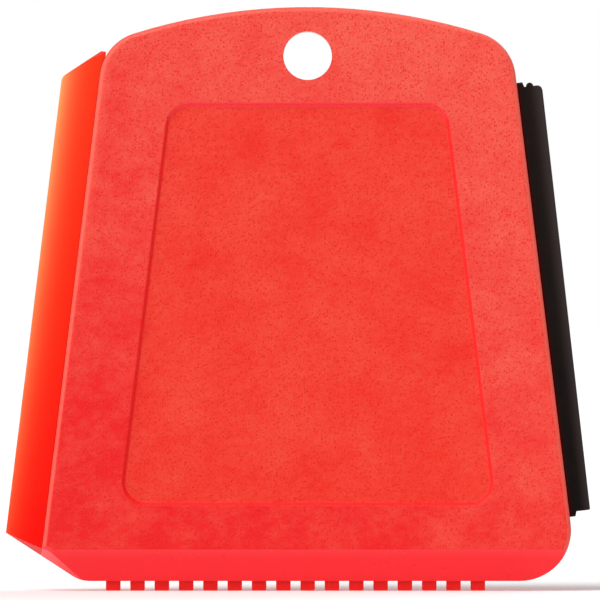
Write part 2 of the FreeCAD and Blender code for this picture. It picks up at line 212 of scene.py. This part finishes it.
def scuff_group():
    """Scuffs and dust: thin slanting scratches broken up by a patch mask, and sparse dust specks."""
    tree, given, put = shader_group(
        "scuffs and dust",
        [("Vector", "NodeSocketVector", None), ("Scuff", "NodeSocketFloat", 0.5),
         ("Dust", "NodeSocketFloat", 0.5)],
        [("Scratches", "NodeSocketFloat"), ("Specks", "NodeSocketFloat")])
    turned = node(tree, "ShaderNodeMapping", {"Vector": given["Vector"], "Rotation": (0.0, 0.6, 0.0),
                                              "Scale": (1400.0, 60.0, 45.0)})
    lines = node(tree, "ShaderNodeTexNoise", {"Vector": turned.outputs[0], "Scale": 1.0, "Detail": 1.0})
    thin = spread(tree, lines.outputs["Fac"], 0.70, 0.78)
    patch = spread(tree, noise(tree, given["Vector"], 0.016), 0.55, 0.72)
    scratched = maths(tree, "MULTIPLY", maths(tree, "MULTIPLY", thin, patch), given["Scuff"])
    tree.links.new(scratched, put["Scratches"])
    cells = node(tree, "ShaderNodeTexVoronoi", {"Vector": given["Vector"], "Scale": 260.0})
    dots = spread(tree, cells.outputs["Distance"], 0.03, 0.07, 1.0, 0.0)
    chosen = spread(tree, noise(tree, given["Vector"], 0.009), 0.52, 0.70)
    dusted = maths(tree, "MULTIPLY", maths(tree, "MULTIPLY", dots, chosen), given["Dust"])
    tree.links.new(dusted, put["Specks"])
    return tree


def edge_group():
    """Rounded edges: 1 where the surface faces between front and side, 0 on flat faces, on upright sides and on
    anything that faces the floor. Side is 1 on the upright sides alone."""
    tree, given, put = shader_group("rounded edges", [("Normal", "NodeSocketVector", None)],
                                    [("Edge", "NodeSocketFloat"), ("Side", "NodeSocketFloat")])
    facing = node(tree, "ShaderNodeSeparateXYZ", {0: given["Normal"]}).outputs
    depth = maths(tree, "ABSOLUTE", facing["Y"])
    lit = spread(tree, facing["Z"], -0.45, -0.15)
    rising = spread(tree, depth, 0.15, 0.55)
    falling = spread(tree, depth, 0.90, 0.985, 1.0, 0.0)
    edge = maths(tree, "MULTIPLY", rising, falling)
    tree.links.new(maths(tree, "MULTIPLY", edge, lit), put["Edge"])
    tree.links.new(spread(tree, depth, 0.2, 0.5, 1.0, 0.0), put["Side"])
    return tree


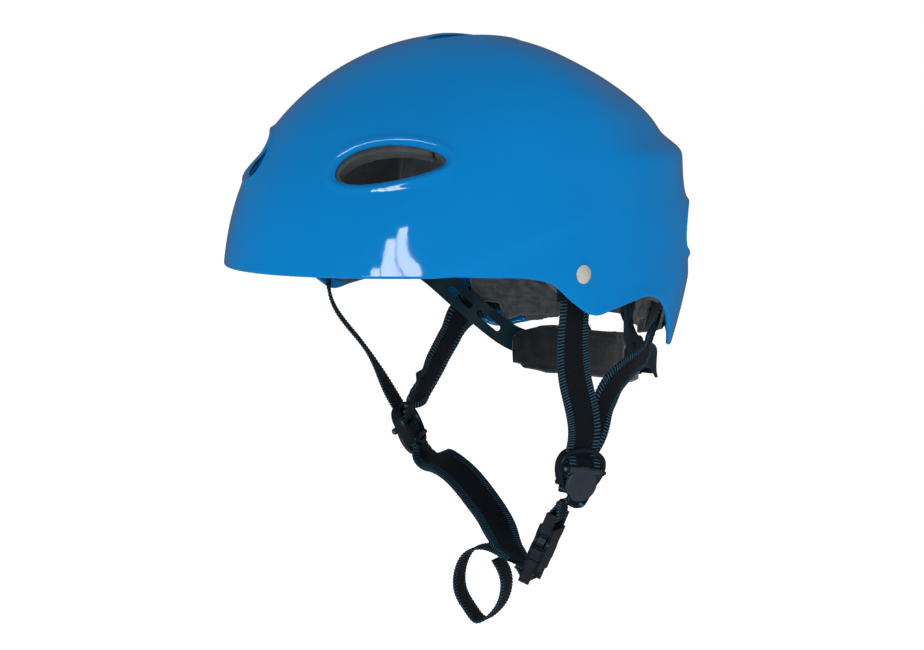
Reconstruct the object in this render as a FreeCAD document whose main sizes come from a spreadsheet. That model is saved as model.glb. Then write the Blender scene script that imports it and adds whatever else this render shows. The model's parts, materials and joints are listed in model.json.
★ ★ ★ ★
● Task prompt: Write the data back out verbatim.

● Solution:
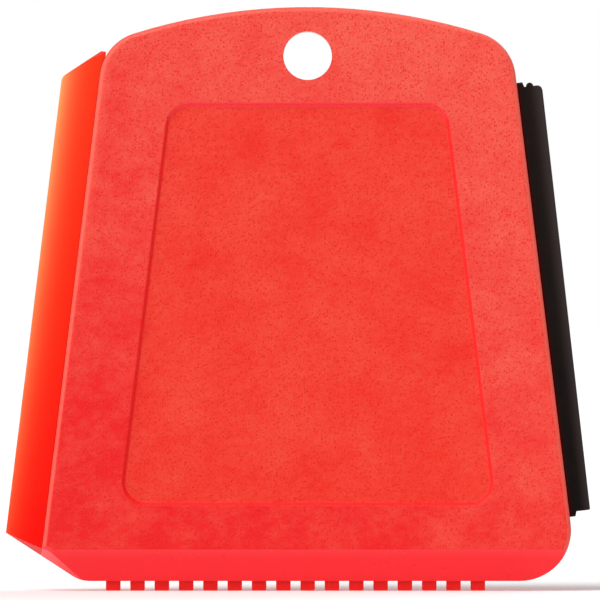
Write part 2 of the FreeCAD and Blender code for this picture. It picks up at line 212 of scene.py. This part finishes it.
def scuff_group():
    """Scuffs and dust: thin slanting scratches broken up by a patch mask, and sparse dust specks."""
    tree, given, put = shader_group(
        "scuffs and dust",
        [("Vector", "NodeSocketVector", None), ("Scuff", "NodeSocketFloat", 0.5),
         ("Dust", "NodeSocketFloat", 0.5)],
        [("Scratches", "NodeSocketFloat"), ("Specks", "NodeSocketFloat")])
    turned = node(tree, "ShaderNodeMapping", {"Vector": given["Vector"], "Rotation": (0.0, 0.6, 0.0),
                                              "Scale": (1400.0, 60.0, 45.0)})
    lines = node(tree, "ShaderNodeTexNoise", {"Vector": turned.outputs[0], "Scale": 1.0, "Detail": 1.0})
    thin = spread(tree, lines.outputs["Fac"], 0.70, 0.78)
    patch = spread(tree, noise(tree, given["Vector"], 0.016), 0.55, 0.72)
    scratched = maths(tree, "MULTIPLY", maths(tree, "MULTIPLY", thin, patch), given["Scuff"])
    tree.links.new(scratched, put["Scratches"])
    cells = node(tree, "ShaderNodeTexVoronoi", {"Vector": given["Vector"], "Scale": 260.0})
    dots = spread(tree, cells.outputs["Distance"], 0.03, 0.07, 1.0, 0.0)
    chosen = spread(tree, noise(tree, given["Vector"], 0.009), 0.52, 0.70)
    dusted = maths(tree, "MULTIPLY", maths(tree, "MULTIPLY", dots, chosen), given["Dust"])
    tree.links.new(dusted, put["Specks"])
    return tree


def edge_group():
    """Rounded edges: 1 where the surface faces between front and side, 0 on flat faces, on upright sides and on
    anything that faces the floor. Side is 1 on the upright sides alone."""
    tree, given, put = shader_group("rounded edges", [("Normal", "NodeSocketVector", None)],
                                    [("Edge", "NodeSocketFloat"), ("Side", "NodeSocketFloat")])
    facing = node(tree, "ShaderNodeSeparateXYZ", {0: given["Normal"]}).outputs
    depth = maths(tree, "ABSOLUTE", facing["Y"])
    lit = spread(tree, facing["Z"], -0.45, -0.15)
    rising = spread(tree, depth, 0.15, 0.55)
    falling = spread(tree, depth, 0.90, 0.985, 1.0, 0.0)
    edge = maths(tree, "MULTIPLY", rising, falling)
    tree.links.new(maths(tree, "MULTIPLY", edge, lit), put["Edge"])
    tree.links.new(spread(tree, depth, 0.2, 0.5, 1.0, 0.0), put["Side"])
    return tree


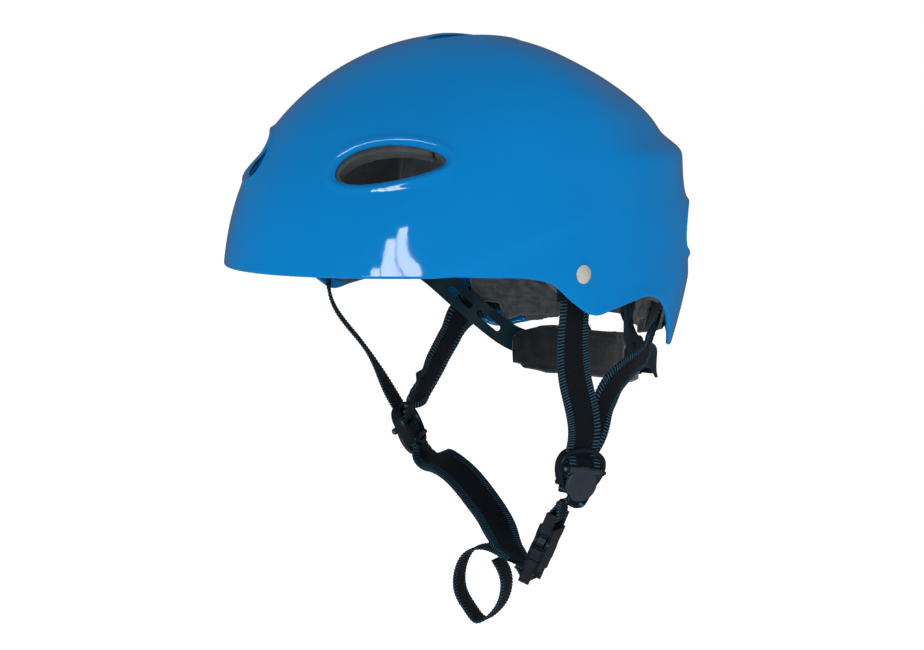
Reconstruct the object in this render as a FreeCAD document whose main sizes come from a spreadsheet. That model is saved as model.glb. Then write the Blender scene script that imports it and adds whatever else this render shows. The model's parts, materials and joints are listed in model.json.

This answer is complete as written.